>> START
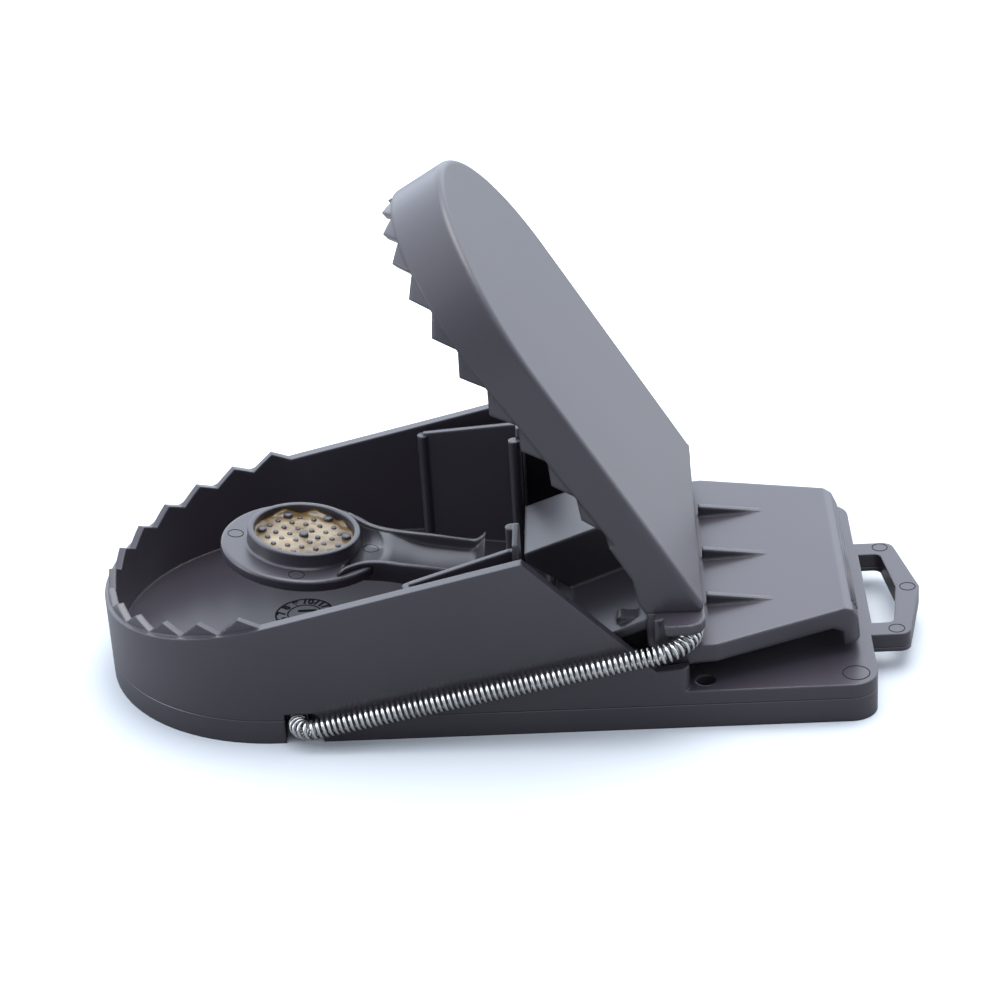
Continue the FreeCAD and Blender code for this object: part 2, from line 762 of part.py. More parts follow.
def make_jaw():
    body = new_body("jaw_moulding")
    deepest = d.jaw_rear_depth + 4
    plan = new_sketch(body, "jaw_plan", "XY_Plane", d.jaw_rise - deepest)
    add_round_front(plan, jaw_arc, jaw_half, jaw_corner)
    pad(body, plan, deepest)

    beyond = 6
    bottom = d.jaw_rise - deepest - 1
    front_depth = d.jaw_tooth_depth + (jaw_arc - jaw_tip + beyond) * tangent(d.jaw_front_slope)
    side_depth = d.jaw_tooth_depth + (jaw_arc - jaw_skirt_x) * tangent(d.jaw_side_slope)
    low = d.jaw_rise - d.jaw_rear_depth
    side = new_sketch(body, "jaw_side", "XZ_Plane")
    add_polygon(side, [
        (jaw_tip - beyond, d.jaw_rise - front_depth),
        (jaw_arc, d.jaw_rise - d.jaw_tooth_depth),
        (jaw_skirt_x, d.jaw_rise - side_depth),
        (jaw_skirt_x, d.jaw_rise - d.jaw_skirt_depth),
        (jaw_skirt_x + d.jaw_skirt_length * 0.4, d.jaw_rise - d.jaw_skirt_depth - 0.1),
        (seat_line(low) - 1.5, low),
        (seat_line(low), low),
        (seat_line(d.jaw_rise + 1), d.jaw_rise + 1),
        (jaw_corner + beyond, d.jaw_rise + 1),
        (jaw_corner + beyond, bottom),
        (jaw_tip - beyond, bottom),
    ])
    cut(body, side, side="Symmetric")

    cavity = new_sketch(body, "jaw_cavity", "XY_Plane", d.jaw_rise - d.jaw_top)
    add_round_front(cavity, jaw_arc, jaw_half - d.jaw_wall, jaw_corner + 1)
    cut(body, cavity)

    end = new_sketch(body, "jaw_rear_end", "XZ_Plane")
    high = d.jaw_rise - d.jaw_top * 0.5
    inward = (d.jaw_wall - 0.5) / sine(d.jaw_angle)
    add_polygon(end, [
        (seat_line(low), low), (seat_line(high), high),
        (seat_line(high) - inward, high), (seat_line(low) - inward, low),
    ])
    pad(body, end, d.jaw_width - d.jaw_wall, side="Symmetric")

    ribs = new_sketch(body, "jaw_ribs", "XY_Plane", d.jaw_rise - d.jaw_top - 1.2)
    for y in (-10, 10):
        add_polygon(ribs, [
            (jaw_tip + 8, y - 0.45), (jaw_rear - 12, y - 0.45), (jaw_rear - 12, y + 0.45), (jaw_tip + 8, y + 0.45),
        ])
    pad(body, ribs, 1.6)

    fillet(
        body, "jaw_top_edge", d.jaw_edge_radius,
        lambda middle, along, length: abs(middle.z - d.jaw_rise.value) < 0.01,
    )
    return body


# Lever, drawn level with the hinge at the origin

def lever_top(x):
    return d.lever_height + (x - d.lever_front) * tangent(d.lever_slope)


def make_lever():
    body = new_body("setting_lever")

    plate = new_sketch(body, "lever_plan", "XY_Plane", d.lip_bottom)
    full, tail = d.lever_half_width, d.lever_tail_half_width
    lip_x = d.lever_tail + d.lip_reach
    add_polygon(plate, [
        (d.lever_front, -full), (d.lever_shoulder, -full), (lip_x, -tail),
        (lip_x, tail), (d.lever_shoulder, full), (d.lever_front, full),
    ])
    pad(body, plate, lever_top(lip_x) - d.lip_bottom)
    fillet(
        body, "lever_tail_corners", 2.2,
        lambda middle, along, length: abs(along.z) > 0.9 and middle.x > d.lever_tail.value,
    )
    side = new_sketch(body, "lever_side", "XZ_Plane")
    above = lever_top(lip_x) + 2
    skirt = d.lever_skirt
    add_polygon(side, [
        (d.lever_front - 1, above), (d.lever_front - 1, lever_top(d.lever_front)),
        (d.lever_front + 0.8, lever_top(d.lever_front + 0.8)),
        (d.lever_tail, lever_top(d.lever_tail)),
        (d.lever_tail + d.lip_reach * 0.5, lever_top(d.lever_tail) - 0.5),
        (d.lever_tail + d.lip_reach * 0.85, lever_top(d.lever_tail) - 1.9),
        (lip_x, d.lip_bottom + 0.2),
        (lip_x + 2, d.lip_bottom + 0.2), (lip_x + 2, above),
    ])
    cut(body, side, side="Symmetric")
    below = new_sketch(body, "lever_below", "XZ_Plane")
    lip_inner = d.lever_tail + d.lip_reach * 0.5 - 1.3
    add_polygon(below, [
        (d.lever_front - 1, d.lip_bottom - 1), (d.lever_front - 1, lever_top(d.lever_front) - skirt),
        (lip_inner - 1.2, lever_top(lip_inner - 1.2) - skirt),
        (lip_inner, lever_top(lip_inner) - skirt - 0.8),
        (lip_inner + 0.4, d.lip_bottom - 1),
    ])
    cut(body, below, side="Symmetric")
    hollow = new_sketch(body, "lever_hollow", "XZ_Plane")
    thick = d.lever_thickness
    add_polygon(hollow, [
        (d.lever_front + 1.6, d.lip_bottom - 1),
        (d.lever_front + 1.6, lever_top(d.lever_front + 1.6) - thick),
        (lip_inner - 0.4, lever_top(lip_inner - 0.4) - thick),
        (lip_inner, lever_top(lip_inner) - skirt - 0.8),
        (lip_inner + 0.4, d.lip_bottom - 1),
    ])
    cut(body, hollow, (d.lever_tail_half_width - 1.6) * 2, side="Symmetric")

    beam = new_sketch(body, "lever_beam", "XZ_Plane")
    add_polygon(beam, [
        (d.beam_front, d.seat_height - 4), (d.beam_front, d.seat_height),
        (beam_rear, d.seat_height), (beam_rear, lever_top(d.lever_front)),
        (d.lever_front + 1, lever_top(d.lever_front)), (d.lever_front + 1, lever_top(d.lever_front) - skirt),
        (beam_rear - 2.4, lever_top(d.lever_front) - skirt),
    ])
    pad(body, beam, d.lever_half_width * 2, side="Symmetric")

    make_horns(body)

    ribs = new_sketch(body, "lever_ribs", "XZ_Plane")
    rib_front = spring_cross_x + d.spring_diameter / 2 + 0.5
    rib_tail = rib_front + d.rib_length
    add_polygon(ribs, [
        (rib_front, lever_top(rib_front) - 0.3), (rib_tail, lever_top(rib_tail) - 0.3),
        (rib_tail, lever_top(rib_tail)), (rib_front, lever_top(rib_front) + d.rib_height),
    ])
    pad(body, ribs, d.rib_thickness, side="Symmetric")
    plate_pair(body, "lever_side_rib", [
        (rib_front, lever_top(rib_front) - 0.3), (rib_tail, lever_top(rib_tail) - 0.3),
        (rib_tail, lever_top(rib_tail)), (rib_front, lever_top(rib_front) + d.rib_height),
    ], d.rib_pitch - d.rib_thickness / 2, d.rib_thickness)

    make_web(body)
    make_hubs(body)
    return body


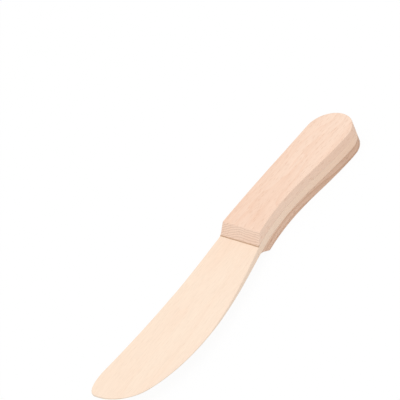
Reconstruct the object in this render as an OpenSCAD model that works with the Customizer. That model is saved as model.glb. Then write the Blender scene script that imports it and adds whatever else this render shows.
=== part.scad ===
/* [Overall] */
// Length of the knife from the butt to the tip
knife_l = 170; // [155:1:190]

/* [Handle] */
// Width across the round butt
butt_w = 23.3; // [22:0.1:27]
// Length from the butt to the foot of the shoulders
handle_l = 79.7; // [72:0.1:90]
// Length of the slope from the front of the handle down to the blade
shoulder_l = 4.3; // [2:0.1:8]
// Length of the slope on the back
back_shoulder_l = 5.2; // [2:0.1:8]
// Thickness of each of the two handle boards
scale_t = 4.2; // [3:0.1:6]
// Reach of the belly side at the waist of the grip, from the centre line of the butt
waist_y = 7.5; // [6:0.1:10]
// Reach of the spine side along the grip
grip_y = 12.3; // [11:0.1:14]

/* [Blade] */
// Thickness of the board that the blade and its tang are cut from
blade_t = 3.3; // [2.4:0.1:5]
// Thickness left at the belly edge and the tip
edge_t = 0.5; // [0.4:0.1:2]
// Width over which each face of the blade slopes down to the edge
taper_run = 31; // [20:1:40]
// Direction in which the blade thins, measured from its length towards the belly
taper_angle = 64; // [55:1:80]
// Reach of the belly side at the foot of the shoulders
neck_belly_y = 10.2; // [9:0.1:13]
// Reach of the spine side at the foot of the shoulders
neck_spine_y = 11.9; // [10.5:0.1:14]
// Reach of the belly at its widest
belly_y = 19; // [16:0.1:24]
// Reach of the spine in its shallow hollow
hollow_y = 10.1; // [8:0.1:12]
// Reach of the spine just before its round corner
corner_y = 12.5; // [11:0.1:15]
// Reach of the belly where it starts to round into the tip
nose_y = 12.4; // [9:0.1:14]
// Reach of the tip towards the spine side
tip_y = 8.3; // [4:0.1:10]

/* [Glue] */
// Thickness of each glue line between a handle board and the tang
glue_t = 0.15; // [0.1:0.05:0.3]

/* [Hidden] */
// Places along the handle, from the butt, as shares of its length
grip_share = 0.64;
waist_share = 0.7;
// Places along the blade, from the foot of the shoulders, as shares of its length
hollow_share = 0.41;
belly_share = 0.53;
nose_share = 0.87;
corner_share = 0.876;
// Slopes of the outline against the length, in degrees
neck_spine_angle = 3;
corner_angle = 6.2;
nose_angle = 27.5;
neck_belly_angle = 14.8;
// How far each span keeps the direction of its knots, as a share of its chord
pull_share = 1 / 3;
// Straight steps that stand for one curved span
span_steps = 16;
// How far a cut runs past what it cuts
overrun = 1;
$fn = 96;

butt_r = butt_w / 2;
blade_l = knife_l - handle_l;
half_t = blade_t / 2;

// Knots of the outline, once round from the butt by the spine, the tip and the belly.
// Each is [place along the knife, reach towards the belly, heading].
knots = [
    [butt_r, -butt_r, 0],
    [handle_l * grip_share, -grip_y, 0],
    [handle_l, -neck_spine_y, neck_spine_angle],
    [handle_l + blade_l * hollow_share, -hollow_y, 0],
    [handle_l + blade_l * corner_share, -corner_y, -corner_angle],
    [knife_l, -tip_y, 90],
    [handle_l + blade_l * nose_share, nose_y, 180 - nose_angle],
    [handle_l + blade_l * belly_share, belly_y, 180],
    [handle_l, neck_belly_y, 180 + neck_belly_angle],
    [handle_l * waist_share, waist_y, 180],
    [butt_r, butt_r, 180],
];

// Point at share s of the span from knot a to knot b, which leaves and meets them along their headings
function span_point(a, b, s) =
    let (from = [a.x, a.y])
    let (to = [b.x, b.y])
    let (pull = norm(to - from) * pull_share)
    let (leave = from + pull * [cos(a.z), sin(a.z)])
    let (meet = to - pull * [cos(b.z), sin(b.z)])
    pow(1 - s, 3) * from + 3 * pow(1 - s, 2) * s * leave + 3 * (1 - s) * s * s * meet + pow(s, 3) * to;

outline = [
    for (i = [0 : len(knots) - 2], k = [0 : span_steps])
        if (k < span_steps || i == len(knots) - 2)
            span_point(knots[i], knots[i + 1], k / span_steps)
];
reaches = [for (p = outline) p.y];
middle_y = (min(reaches) + max(reaches)) / 2;

// Levels of the stack, from the face that the knife lies on
back_glue_z = scale_t;
board_z = back_glue_z + glue_t;
front_glue_z = board_z + blade_t;
front_z = front_glue_z + glue_t;

// A flat board of the whole outline, with its lower face at z = 0 and the centre of the butt at the origin
module board(t) {
    cylinder(h = t, r = butt_r);
    translate([-butt_r, 0, 0])
        linear_extrude(height = t)
            polygon(outline);
}

// Puts a board at its level in the knife
module place(z) {
    translate([butt_r - knife_l / 2, -middle_y, z])
        children();
}

// Extrudes a side profile, drawn as [place along, height], past both edges of the knife
module across(points) {
    rotate([90, 0, 0])
        linear_extrude(height = 2 * knife_l, center = true)
            polygon(points);
}

// A handle board whose z = 0 face is the glued one and whose front end slopes over the given length
module scale_board(slope_l) {
    foot = handle_l - butt_r;
    difference() {
        board(scale_t);
        across([
            [foot + slope_l, -scale_t],
            [knife_l, -scale_t],
            [knife_l, 2 * scale_t],
            [foot - 2 * slope_l, 2 * scale_t],
        ]);
    }
}

// A glue line as wide as the handle, which ends at the foot of the shoulders
module glue_line() {
    difference() {
        board(glue_t);
        translate([handle_l - butt_r, -knife_l / 2, -overrun])
            cube([knife_l, knife_l, glue_t + 2 * overrun]);
    }
}

// What is planed off one face of the blade, seen from the middle of its thickness
module taper_cut() {
    translate([handle_l - butt_r, neck_belly_y, 0])
        rotate([0, 0, taper_angle])
            across([
                [0, half_t],
                [taper_run, edge_t / 2],
                [knife_l, edge_t / 2],
                [knife_l, blade_t],
                [0, blade_t],
            ]);
}

module blade() {
    color([0.98, 0.89, 0.80])
        place(board_z)
            difference() {
                board(blade_t);
                translate([0, 0, half_t])
                    taper_cut();
                translate([0, 0, half_t])
                    mirror([0, 0, 1])
                        taper_cut();
            }
}

module back_scale() {
    color([0.80, 0.66, 0.57])
        place(scale_t)
            mirror([0, 0, 1])
                scale_board(back_shoulder_l);
}

module front_scale() {
    color([0.97, 0.84, 0.75])
        place(front_z)
            scale_board(shoulder_l);
}

module back_glue_line() {
    color([0.66, 0.50, 0.38])
        place(back_glue_z)
            glue_line();
}

module front_glue_line() {
    color([0.66, 0.50, 0.38])
        place(front_glue_z)
            glue_line();
}

back_scale();
back_glue_line();
blade();
front_glue_line();
front_scale();
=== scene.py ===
"""Dresses the wooden butter knife: a pale blade board glued between two pinker handle boards.

Every piece is a board that is worked out as one closed surface: a rounded cross-section is carried along
the knife from the butt to the tip, and its width follows the outline. Lengths are in millimetres until
they go into a mesh. A place on the knife is given by two of them: along, from the end of the butt towards
the tip, and reach, from the centre line of the butt towards the belly.
"""

import logging
import math
from dataclasses import dataclass
from enum import Enum, IntEnum
from typing import Callable

import bmesh
import bpy
import numpy as np
from mathutils import Matrix, Vector


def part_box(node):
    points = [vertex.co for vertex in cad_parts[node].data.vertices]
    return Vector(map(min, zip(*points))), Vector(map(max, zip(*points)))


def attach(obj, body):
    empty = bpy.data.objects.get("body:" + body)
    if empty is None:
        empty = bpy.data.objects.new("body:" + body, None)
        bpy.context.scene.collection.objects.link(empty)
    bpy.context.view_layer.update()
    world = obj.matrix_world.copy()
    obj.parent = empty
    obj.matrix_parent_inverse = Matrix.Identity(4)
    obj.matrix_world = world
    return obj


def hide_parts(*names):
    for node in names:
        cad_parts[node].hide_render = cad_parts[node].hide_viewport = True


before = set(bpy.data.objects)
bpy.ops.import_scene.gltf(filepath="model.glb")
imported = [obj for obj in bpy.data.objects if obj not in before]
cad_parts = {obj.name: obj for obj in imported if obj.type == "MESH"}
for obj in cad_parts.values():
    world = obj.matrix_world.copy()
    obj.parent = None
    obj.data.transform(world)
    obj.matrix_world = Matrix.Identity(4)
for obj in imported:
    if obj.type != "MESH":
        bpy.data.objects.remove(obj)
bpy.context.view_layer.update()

LOG = logging.getLogger("butter_knife")
MM = 0.001

Array = np.ndarray
Pair = tuple[float, float]
HeightField = Callable[[Array, Array], Array]
Tree = bpy.types.NodeTree
Socket = bpy.types.NodeSocket

# Sockets of a Mix node that mixes colours: the two that go in, and the one that comes out.
COLOUR_A = 6
COLOUR_B = 7
COLOUR_OUT = 2

# Band of values that a noise mostly keeps to. It is spread over the whole range of what the noise drives.
NOISE_BAND = {"From Min": 0.3, "From Max": 0.7}

WHITE = (1.0, 1.0, 1.0, 1.0)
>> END
§ INSTRUCTIONS TO FOLLOW
Print only the lines that run from the start of the listing to the line bearing "pad(body, plan, deepest)"; please keep the first line and that last one, exactly as they appear.

§ SOLUTION TO THE EXERCISE
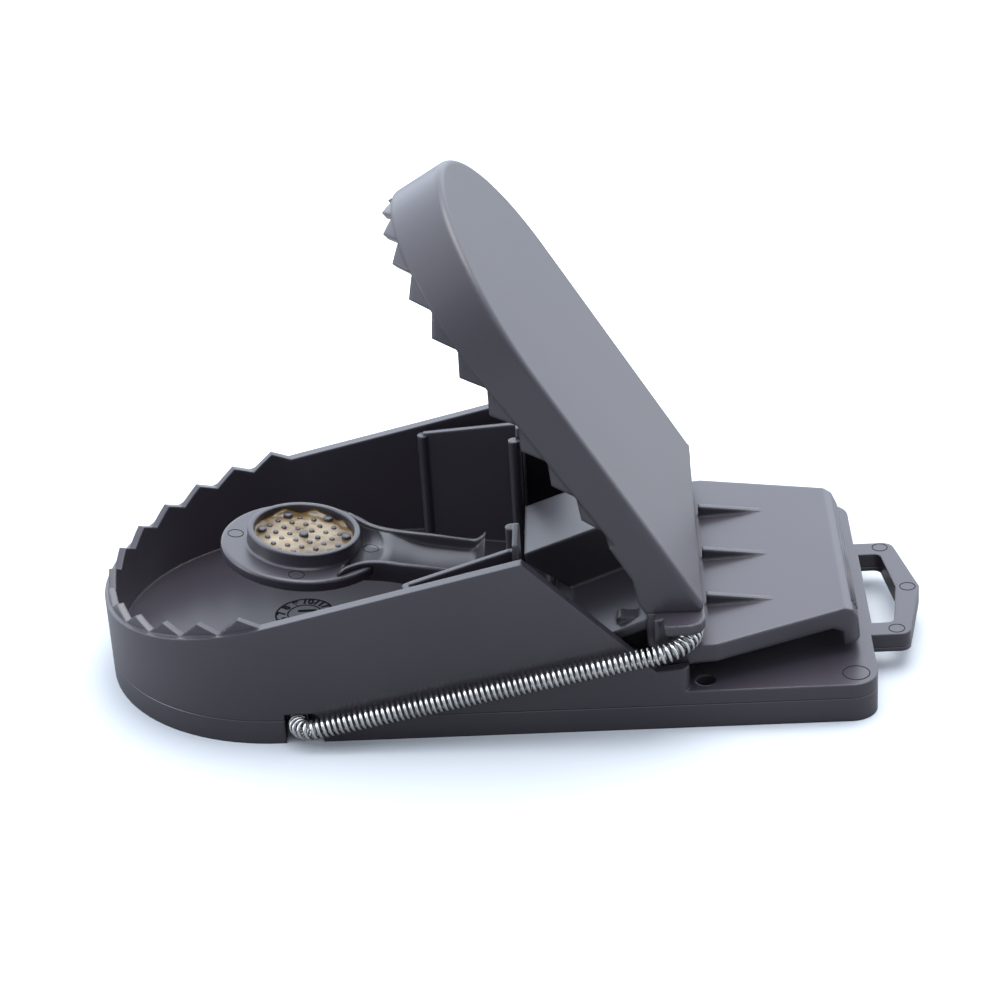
Continue the FreeCAD and Blender code for this object: part 2, from line 762 of part.py. More parts follow.
def make_jaw():
    body = new_body("jaw_moulding")
    deepest = d.jaw_rear_depth + 4
    plan = new_sketch(body, "jaw_plan", "XY_Plane", d.jaw_rise - deepest)
    add_round_front(plan, jaw_arc, jaw_half, jaw_corner)
    pad(body, plan, deepest)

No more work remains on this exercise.